Keeping the agency moving in a world where, he’s been told, he’s not going to get any more money out of this administration. Everybody knows they need more money. The worst kept secret in Washington is we cannot go back to the Moon on the level of funding NASA has today.
Are U.S. aerospace companies losing faith in the Vision for Space Exploration?
No. Our members want the vision to become reality. And if not this exact vision, something very similar. I don’t see the space community fracturing off in unproductive ways. But they want a realistic roadmap that gets us where we want to go and it’s going to cost more than the $17 billion we spend today on NASA.
Are you satisfied with the way NASA has refocused the aeronautics research program?
No. It’s woefully under
funded
and it focuses only on basic research when there are lots of technologies that need to be brought to a more advanced level before industry can turn them into programs.
The reduction in aeronautics spending over the past six or seven years has been one of the great mistakes of the Bush Administration.
Does AIA’s support of Operationally Responsive Space (ORS) pit its smaller members against its bigger members?
You will find differing levels of interest among our members, but everybody understands this is something we need to do. We live in a dangerous world with other nations developing anti-satellite capabilities, and we have to be ready to deal with possible disruptions that would come from somebody doing something to our existing space-based capabilities.

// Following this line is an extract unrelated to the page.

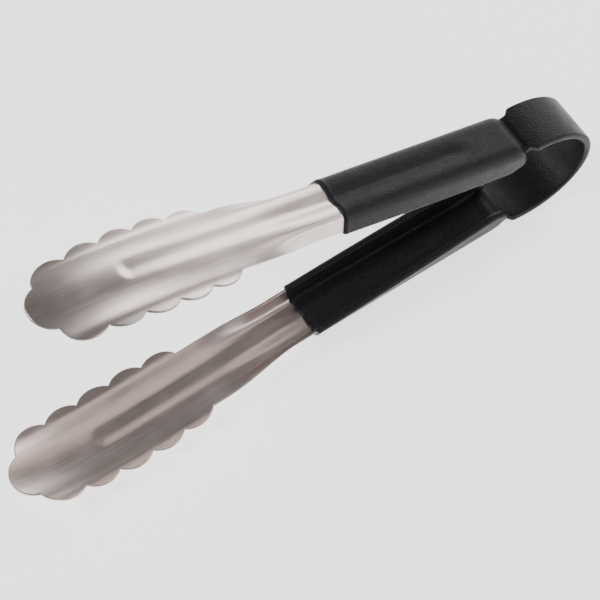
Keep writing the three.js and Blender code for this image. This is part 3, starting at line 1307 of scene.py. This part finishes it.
@dataclass
class Studio:
    """The camera, the floor, the lamps and the room's own light."""

    target: Vector = field(default_factory=lambda: Vector((0.00963, 0.01430, 0.04858)))
    azimuth: float = math.radians(146.877)
    elevation: float = math.radians(61.844)
    roll: float = math.radians(-0.838)
    distance: float = 0.9287
    lens: float = 158.71
    sensor: float = 36.0
    clips: tuple[float, float] = (0.01, 20.0)
    far_wall_light: float = 0.24
    near_wall_light: float = 0.25
    wall_turn: tuple[float, float] = (-0.1, 0.85)
    ceiling_light: float = 0.16
    ceiling_turn: tuple[float, float] = (0.1, 0.95)
    floor_reach: float = 4.0
    floor_drop: float = 0.0002
    lamps: tuple[Softbox, ...] = (
        Softbox("back_softbox", (-1.10, -0.74, 0.55), (1.2, 0.5), 9.5),
        Softbox("front_softbox", (1.00, -0.52, 0.80), (0.45, 0.45), 12.0, COOL_WHITE),
        Softbox("near_high_softbox", (-0.78, 0.46, 0.98), (0.6, 0.4), 4.4),
        Softbox("near_low_softbox", (-0.62, 1.10, 0.45), (1.0, 0.5), 7.0),
    )

    def camera(self) -> bpy.types.Object:
        """Makes the camera.

        Returns:
            The camera, which is the scene's own.
        """
        data = bpy.data.cameras.new("camera")
        data.lens, data.sensor_width = self.lens, self.sensor
        data.clip_start, data.clip_end = self.clips
        made = bpy.data.objects.new("camera", data)
        level, rise = math.cos(self.elevation), math.sin(self.elevation)
        sideways, forward = math.sin(self.azimuth), -math.cos(self.azimuth)
        back = Vector((sideways * level, forward * level, rise))
        made.location = self.target + back * self.distance
        made.rotation_mode = "QUATERNION"
        turn = Quaternion((0, 0, 1), self.roll)
        made.rotation_quaternion = (-back).to_track_quat("-Z", "Y") @ turn
        bpy.context.scene.collection.objects.link(made)
        bpy.context.scene.camera = made
        return made

    def floor(self) -> bpy.types.Object:
        """Makes the floor.

        Returns:
            The floor.
        """
        reach = self.floor_reach
        corners = [(-reach, -reach), (reach, -reach), (reach, reach), (-reach, reach)]
        mesh = bpy.data.meshes.new("floor")
        mesh.from_pydata([(*corner, 0) for corner in corners], [], [(0, 1, 2, 3)])
        mesh.materials.append(PaleFloor().material())
        made = bpy.data.objects.new("floor", mesh)
        made.location.z = -self.floor_drop
        bpy.context.scene.collection.objects.link(made)
        return made

    def room(self) -> bpy.types.World:
        """Makes the room's light, which is soft and dimmer overhead.

        Returns:
            The scene's world.
        """
        world = bpy.data.worlds.new("room")
        sheet = ShaderSheet(world)
        place = sheet.node("ShaderNodeTexCoord", None, None, "Generated")
        height = sheet.node("ShaderNodeSeparateXYZ", None, {0: place}, "Z")
        nearness = sheet.node("ShaderNodeSeparateXYZ", None, {0: place}, "Y")
        far, near = grey(self.far_wall_light), grey(self.near_wall_light)
        walls = sheet.mixed(nearness.step(*self.wall_turn), far, near)
        ceiling = grey(self.ceiling_light)
        light = sheet.mixed(height.step(*self.ceiling_turn), walls, ceiling)
        background = sheet.node("ShaderNodeBackground", None, {0: light})
        sheet.shown("ShaderNodeOutputWorld", background)
        bpy.context.scene.world = world
        return world

    def build(self) -> None:
        """Makes everything but the camera."""
        self.floor()
        self.room()
        for lamp in self.lamps:
            lamp.build(self.target)


def main() -> None:
    """Builds the tongs round the frame and reports each piece."""
    logging.basicConfig(level=logging.INFO, format="%(message)s")
    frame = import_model()
    studio = Studio()
    studio.camera()
    hinge = next(joint for joint in frame["joints"] if joint["name"] == "bow_flex")
    strip, stand = Strip(), Stand(Vector(hinge["pos_m"]))
    arms, grips = ArmSteel(strip, stand), GripSkin(strip, stand)
    bow = BowSkin(strip, stand)
    pieces = [bow.build(), bow.build_spring(arms.finish)]
    for side in Side:
        pieces += [arms.build(side), grips.build(side)]
    studio.build()
    for piece in pieces:
        LOG.info("%s: %d faces", piece.name, len(piece.data.polygons))


if __name__ == "__main__":
    main()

This could involve standby satellites, more responsive launch, or a wiser way to network other systems together to make up for a loss. The ORS program is an embryonic effort for something that’s going to be more important as more and more nations develop capabilities to negate other nations’ space assets.
What’s AIA’s position on anti-satellite weapons?
As on all defense matters, we support robust research and development programs and generally stand by the decisions our government makes regarding the deployment of systems.